What we can’t do is magic up more minerals. Now the mining industry is actually where I came from in Australia. So it’s an area I was comfortable with. I was able to show that our ability to produce the needed number of metals as we are at the moment is well and truly not good enough. If we were to go down this path [of the energy transition].
And so then I was to look at the basic question of, well, if the mining industry was to aggressively expand, how much by? Are we talking about, like, an extra 10 mines a year or what? So the answer is a couple of thousand percent. And that is the way the mining industry actually has to operate. That’s not practical. It’s just not feasible. Certainly not from the time we’ve got.
Now, time was the problem. I sat in a European Commission meeting in 2017 and they were talking about being 100% green transition compliant by 2030. So everything’s electrified by 2030. And what I remember thinking at the time was that that statement was untethered from reality. It’s terrible. But it was taken as law. And everyone’s nodding along, “yeah, that’s what we’re going to do.” And we’re going, “wow.”
So if minerals are the new oil, how are we going to manage that when we’re moving into an era of scarcity and where the ability to [refine and manufacture] is concentrated geographically on one part of the planet and everyone else is dependent on that bottleneck.

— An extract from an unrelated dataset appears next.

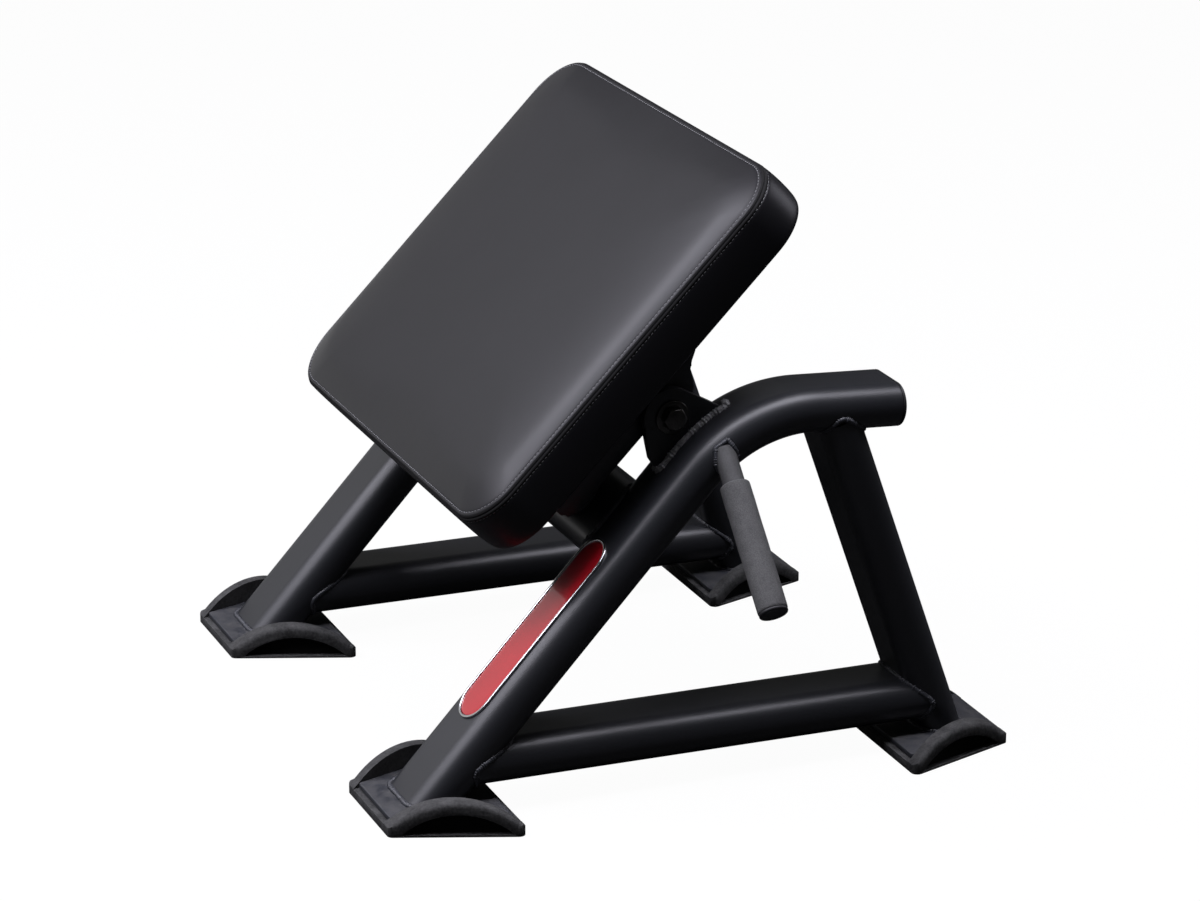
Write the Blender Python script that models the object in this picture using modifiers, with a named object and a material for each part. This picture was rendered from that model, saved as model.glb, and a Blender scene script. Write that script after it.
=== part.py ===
"""Hip thrust bench: two flat-oval side frames, one cross tube, four rubber feet and a tilting pad.

Metres, +Z up, the floor at Z = 0. X runs across the bench, Y from its front feet to its rear feet.
The pad is drawn tipped down at its front, resting on its two buffers.
"""

import math

import bmesh
import bpy
from mathutils import Matrix, Vector

# Gaps between pieces
FIT = 0.0003
RUNNING = 0.00005
# How far a cutter reaches past what it cuts
CUT_PAST = 1.0

# Flat-oval tube, its wide side across the bench
TUBE_WIDE = 0.100
TUBE_THIN = 0.050
TUBE_WALL = 0.003
FRAME_HALF = 0.2921

# Main tube: front leg, bend and top stretch
LEG_FOOT_Y = -0.32145
LEG_ANGLE = math.radians(47.55)
CORNER_HEIGHT = 0.4196
TOP_SLOPE = math.radians(2.91)
TOP_LENGTH = 0.1815
BEND_RADIUS = 0.172
BEND_STEPS = 14

# Rear leg, lower tube and cross tube
REAR_FOOT_Y = 0.31405
REAR_TILT = math.radians(19.40)
LOWER_HEIGHT = 0.0542
CROSS_ALONG_LEG = 0.3865

# End cap of the main tube
CAP_RIM = 0.0015
CAP_DOME = 0.0055
CAP_SPIGOT = 0.022
CAP_WALL = 0.0025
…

And that spells a situation that’s very difficult to manage.
So what I was trying to do is to lay down the boundary conditions of what is rolling in – the hard numbers. Because the apparent solution to a lot of this will be, “We can’t magic up more commodities and we can’t really change our industry profile very quickly, but society itself can flexibly respond and it can respond in an emergency context.”
It’ll probably be like a shortage, like things will just be unavailable on the market and we’ll just have to make do. But it’s not a temporary thing. We’re talking about a permanent shift and a permanent contraction. But you need a data foundation to say that. And that, I suppose, is one of the purposes of the work.
It’s like you pointed out the emperor has no clothes, but in a very scientific way. And I’d be fascinated to know what happens when you present and when you do speak up in those types of meetings, like you mentioned.
They’re all very polite. They’re all very supportive. In the year, I’ve now presented this work 160 times. 91 of those times is in the year 2022. And it was to some fairly high-profile people all over the world. And so what I found was there was a pattern, 100% of the time. First, they were shocked. They were completely unprepared. They didn’t know how to respond.
The second thing was they couldn’t refute what I was saying because the data sources I was using were blue chip and I had the assumptions up. It is based on assumptions. But the third thing is, they actually came back and they said, “All right, mate, you scared the hell out of us. Now you’re going to fix it. Tell us what to do.”